As job vacancies become available higher up in companies, education and certificates become less important than your character, experience and attitude. Because at those levels, everyone has jobs where there is no playbook and you have to figure many things out for themselves. And then it becomes less important what standardized equipment you come with, but that little something special that allows you to learn, adapt and bring value to the company.

You can be taught the latest Sales or Project Management methodology. You can learn about the company by following someone around. You can learn the processes by reading manuals or browsing the company intranet.

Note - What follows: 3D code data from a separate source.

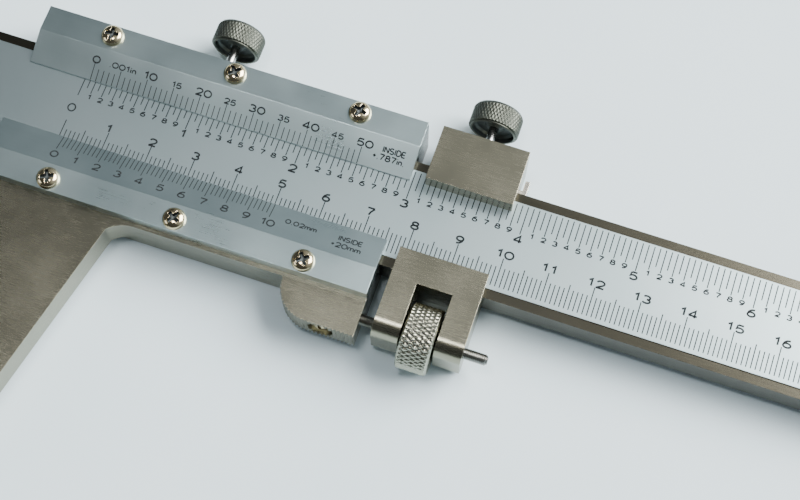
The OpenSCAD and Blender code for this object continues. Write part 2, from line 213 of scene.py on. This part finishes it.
def metal(name, colour, shade, rough, brush, relief, spots=0.35, streaks=0.4, groove_shading=0.0,
          shaded_end=None, end_shade=0.18):
    """Bare or plated metal: two tones, brush marks, stains, edges lightened by wear and a painted highlight,
    painted shade in knurl hollows and on the end face.
    rough is the roughness's range, and brush the density and direction of the marks."""
    s = Shader(name, Metallic=1.0)
    density, direction = brush
    marks = s.noise(density, direction, 4.0, 0.6)
    fine = s.noise(density * FINE_MARKS, direction, 2.0, 0.6)
    cloud = s.noise(CLOUDS, detail=4.0)
    stain = s.noise(STAINS, detail=5.0, rough=0.7)
    tone = s.mix(s.spread(cloud, 0.0, 1.0), shade, colour)
    tone = s.mix(s.spread(marks, 0.0, streaks), tone, scaled(colour, MARK_TONE))
    tone = s.mix(s.spread(stain, 0.0, spots, 0.55, 0.8), tone, scaled(shade, STAIN_TONE))
    # edges made lighter: wear and a painted highlight on the rounded edges
    tone = s.mix(s.edges(WEAR_AND_HIGHLIGHT_REACH), tone, scaled(colour, WEAR_AND_HIGHLIGHT_TONE))
    # painted shade: darkens the knurls' hollows found from the pointiness
    if groove_shading:
        hollow = s.node("ShaderNodeNewGeometry").outputs["Pointiness"]
        tone = s.mix(s.spread(hollow, groove_shading, 0.0, 0.44, 0.51), tone, scaled(shade, GROOVE_SHADE_TONE))
    # painted shade on the end face, standing in for the shadow and dark reflection in the gap at the
    # carriage
    if shaded_end:
        across = s.node("ShaderNodeSeparateXYZ", {0: s.coords}).outputs[0]
        at_end = s.maths("GREATER_THAN", across, (shaded_end - GLIDE) * MM)
        tone = s.mix(at_end, tone, scaled(shade, end_shade))
    s.set("Base Color", tone)
    s.set("Roughness", s.maths("ADD", s.spread(fine, *rough), s.spread(cloud, -UNEVEN, UNEVEN)))
    s.bump(s.maths("ADD", marks, fine), relief)
    return s


GROUND = (0.32, 0.303, 0.228)
GROUND_SHADE = (0.27, 0.257, 0.193)
LONG_BRUSH = (9.0, ALONG_X)
KNURL_DIRT = (4.0, EVEN)

ground = metal("ground_steel", GROUND, GROUND_SHADE, (0.22, 0.30), LONG_BRUSH, 0.0012)
# the slider's end face gets painted shade
slider_steel = metal("slider_steel", GROUND, GROUND_SHADE, (0.22, 0.30), LONG_BRUSH, 0.0012,
                     shaded_end=high("slider_body").x)
block = metal("carriage_steel", (0.315, 0.30, 0.225), (0.27, 0.257, 0.19), (0.21, 0.29), LONG_BRUSH, 0.0012)
# the plates' end faces get painted shade
plate = metal("plate_chrome", (0.45, 0.55, 0.56), (0.40, 0.50, 0.51), (0.29, 0.31), (2.5, ALONG_X), 0.0002,
              spots=0.1, streaks=0.12, shaded_end=high("upper_vernier_plate").x, end_shade=0.45)
nickel = metal("nickel_screws", (0.66, 0.56, 0.36), (0.56, 0.46, 0.28), (0.08, 0.15), (3.0, EVEN), 0.0008)
spring = metal("spring_steel", (0.72, 0.68, 0.60), (0.62, 0.58, 0.50), (0.20, 0.30), (6.0, ALONG_X), 0.0015)
dark = metal("dark_steel", (0.24, 0.24, 0.22), (0.17, 0.17, 0.16), (0.20, 0.32), (5.0, EVEN), 0.0015)
stem = metal("stem_steel", (0.56, 0.56, 0.54), (0.46, 0.46, 0.44), (0.18, 0.28), (6.0, ALONG_Y), 0.0012)
# knurled knob and nut: painted shade in the hollows of their knurls
knob_steel = metal("knurled_steel", (0.115, 0.123, 0.103), (0.085, 0.092, 0.077), (0.34, 0.46), KNURL_DIRT,
                   0.0015, groove_shading=0.75)
# painted shade: a dark material on the knobs' hollow undersides and the screws' cross recesses
recess_shade_steel = metal("recess_shade_steel", (0.10, 0.11, 0.11), (0.06, 0.07, 0.07), (0.40, 0.55), KNURL_DIRT,
                     0.0015)
nut_steel = metal("knurled_bright", (0.44, 0.44, 0.35), (0.35, 0.35, 0.28), (0.20, 0.29), KNURL_DIRT, 0.0015,
                  groove_shading=0.5)

FACE_SKIN = 0.1  # the satin face is what lies above this depth


def scale_chrome():
    """Satin chrome on the scale face, ground steel on the borders, edges and back."""
    s = Shader("scale_chrome", Metallic=1.0)
    height = s.node("ShaderNodeSeparateXYZ", {0: s.coords}).outputs[2]
    face = s.maths("GREATER_THAN", height, (face_z - FACE_SKIN) * MM)
    cloud = s.noise(0.05, detail=4.0)
    grain = s.noise(14.0, detail=2.0)
    marks = s.noise(6.0, ALONG_X, 4.0, 0.6)
    chrome = s.mix(s.spread(cloud, 0.0, 1.0), (0.365, 0.45, 0.465), (0.40, 0.485, 0.50))
    chrome = s.mix(s.spread(grain, 0.0, 0.25), chrome, (0.32, 0.39, 0.405))
    steel = s.mix(s.spread(cloud, 0.0, 1.0), (0.100, 0.093, 0.069), (0.130, 0.121, 0.091))
    steel = s.mix(s.spread(marks, 0.0, 0.6), steel, (0.078, 0.073, 0.055))
    tone = s.mix(face, steel, chrome)
    # painted highlight and wear on the beam's rounded edges
    s.set("Base Color", s.mix(s.edges(EDGE_ROUND), tone, (0.34, 0.34, 0.29)))
    s.set("Roughness", s.mix_values(face, s.spread(marks, 0.18, 0.26), s.spread(grain, 0.33, 0.39)))
    s.bump(s.maths("ADD", marks, grain), 0.0006)
    return s


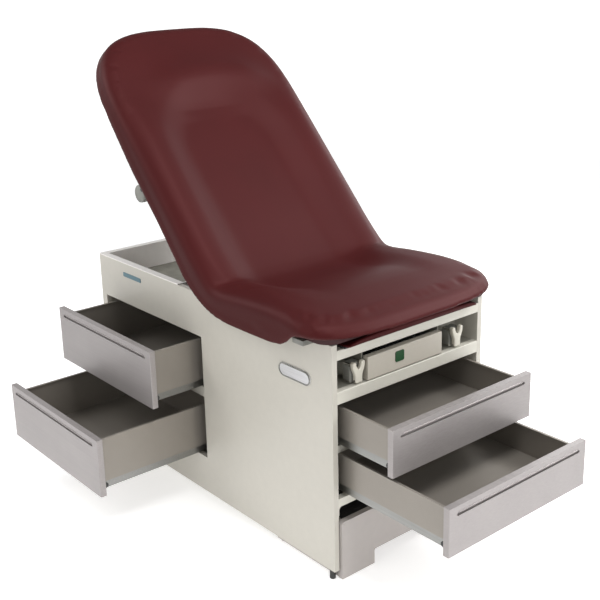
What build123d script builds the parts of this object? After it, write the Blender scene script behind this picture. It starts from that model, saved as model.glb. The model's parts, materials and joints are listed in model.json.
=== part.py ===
from build123d import *
import math
import os

# Examination couch. +X is the foot end, +Y the patient's left, +Z up.
# The origin is on the floor under the centre of the cabinet.

os.makedirs("parts", exist_ok=True)

# Cabinet
half_length = 620
half_width = 305
panel_thickness = 18
panel_bottom = 30
panel_top = 721
rim_top = 724
inner_half = half_width - panel_thickness
head_inner_x = -half_length + panel_thickness
front_inner_x = half_length - 20

# Backrest hinge and resting angle
hinge_x = 84
hinge_z = 709
rest_angle = 47
cushion_top = 96
board_bottom = 17
board_top = 31
roll_radius = 95

# Upholstery
upholstery_half = 370
skirt_thickness = 17.5
board_half = 330
head_end = 994
head_curve_start = 600
head_curve_power = 3.7

# Drawers
front_panel_thickness = 20
front_drawer_height = 137
front_drawer_half = 284
front_drawer_depth = 480
front_upper_bottom = 404.5
front_lower_bottom = 261
front_upper_open = 210
front_lower_open = 408
side_drawer_height = 187
side_drawer_half = 291
side_drawer_depth = 470
side_drawer_centre = -293
side_upper_bottom = 387
side_lower_bottom = 158
side_upper_open = 190
side_lower_open = 391
box_wall = 1.6
runner_bottom = 8
box_bottom = 30

# Step
step_front_x = 630
step_half = 284
step_top = 186
tread_top = 168

# Recess above the front drawers
shelf_top = 581
top_rail_bottom = 673.5
top_rail_top = 703
pan_front_right = -172
pan_front_left = 128
recess_gap = 3
stirrup_y = 202
stirrup_z = 609
cup_pivot_x = 610
cup_pivot_z = 592

# Parts under the seat and the back
seat_board_bottom = 726
lever_up = 436
lever_out = -4
lever_side = 343.5
channel_inner = 246
side_bay_half = 309


def save(part, name):
    """Label a finished piece and write it to its own STEP file."""
    part.label = name
    export_step(part, "parts/" + name + ".step")


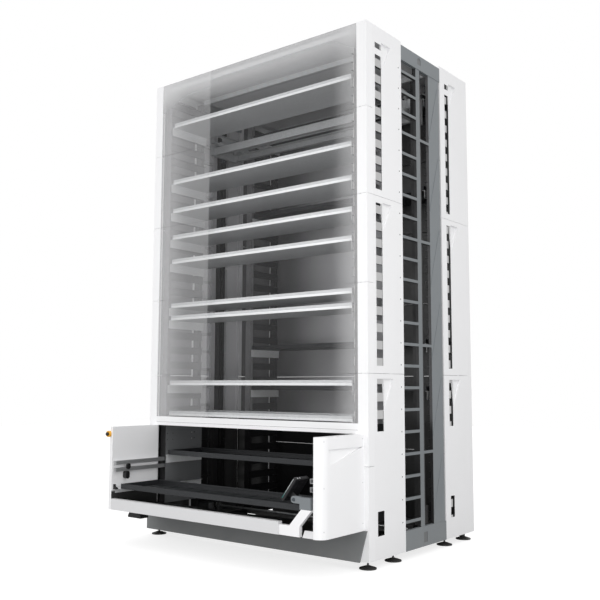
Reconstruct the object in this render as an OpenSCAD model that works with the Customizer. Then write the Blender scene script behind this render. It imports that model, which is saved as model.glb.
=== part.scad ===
// Vertical lift module: two storage columns with a lift shaft between them
// and an external picking bay on the front.
// +X points right, +Y points back, +Z points up, and the feet stand on z = 0.

/* [Overall] */
// Width over the side panels
body_w = 3680; // [3080:10:4280]
// Depth of the front storage column
front_column_d = 790; // [780:5:900]
// Depth of the lift shaft
shaft_d = 1005; // [960:5:1150]
// Depth of the rear storage column
rear_column_d = 782; // [780:2:900]
// Height of one body module
module_h = 1050; // [1000:10:1150]
// Number of modules stacked on each other
module_count = 6; // [6:1:8]
// Height of the panels' lower edge above the floor
foot_h = 95; // [80:1:120]

/* [Sheet metal] */
// Thickness of the painted covers
sheet_t = 3; // [2:0.5:4]
// Depth of the turned-in edges of the covers
cover_return = 30; // [20:1:40]
// Width of a corner cover on the front
corner_w = 140; // [120:1:160]
// Depth of a corner cover on the side
corner_d = 125; // [110:1:150]
// Open joint between two covers
joint_gap = 4; // [2:0.5:6]
// Wall of the frame's rolled sections
frame_t = 4; // [3:0.5:6]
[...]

They can’t teach you curiosity. They can’t teach you integrity. They can’t teach you adaptibility. Those are things you bring with you, and those are the traits you will be hired on. Not only are those traits they hire on, but they set you apart from your competition, who might focus on cold, ubiquitous skills or who might not have your personality or experience.

Bringing It All Together

So when looking at all those principles, this means that my advice to you when looking for your next job will be as follows:

  • Base the value of your experience and skill on how your colleagues talk about it, not how you feel about it.
  • Apply for jobs whose requirements make you feel uncomfortable applying for.
  • Focus on those aspects of yourselves that cannot be taught, that come from experience or your specific way of life.

And if you are still doubting whether you should apply to this job, even though you think it looks interesting and you’d love to try it, consider what the worst thing is that can happen to you: you didn’t get the job. Now think of the worst that could be happening to that job: they didn’t get you.

Would you really wish for an interesting, challenging job with future opportunities to be snatched up by someone less competent and principled than you? Then consider that you are not applying for that job, but that job is applying for you. Ask questions, challenge statements, and make the recruiting manager work to get you into that role. You might be surprised how well that works.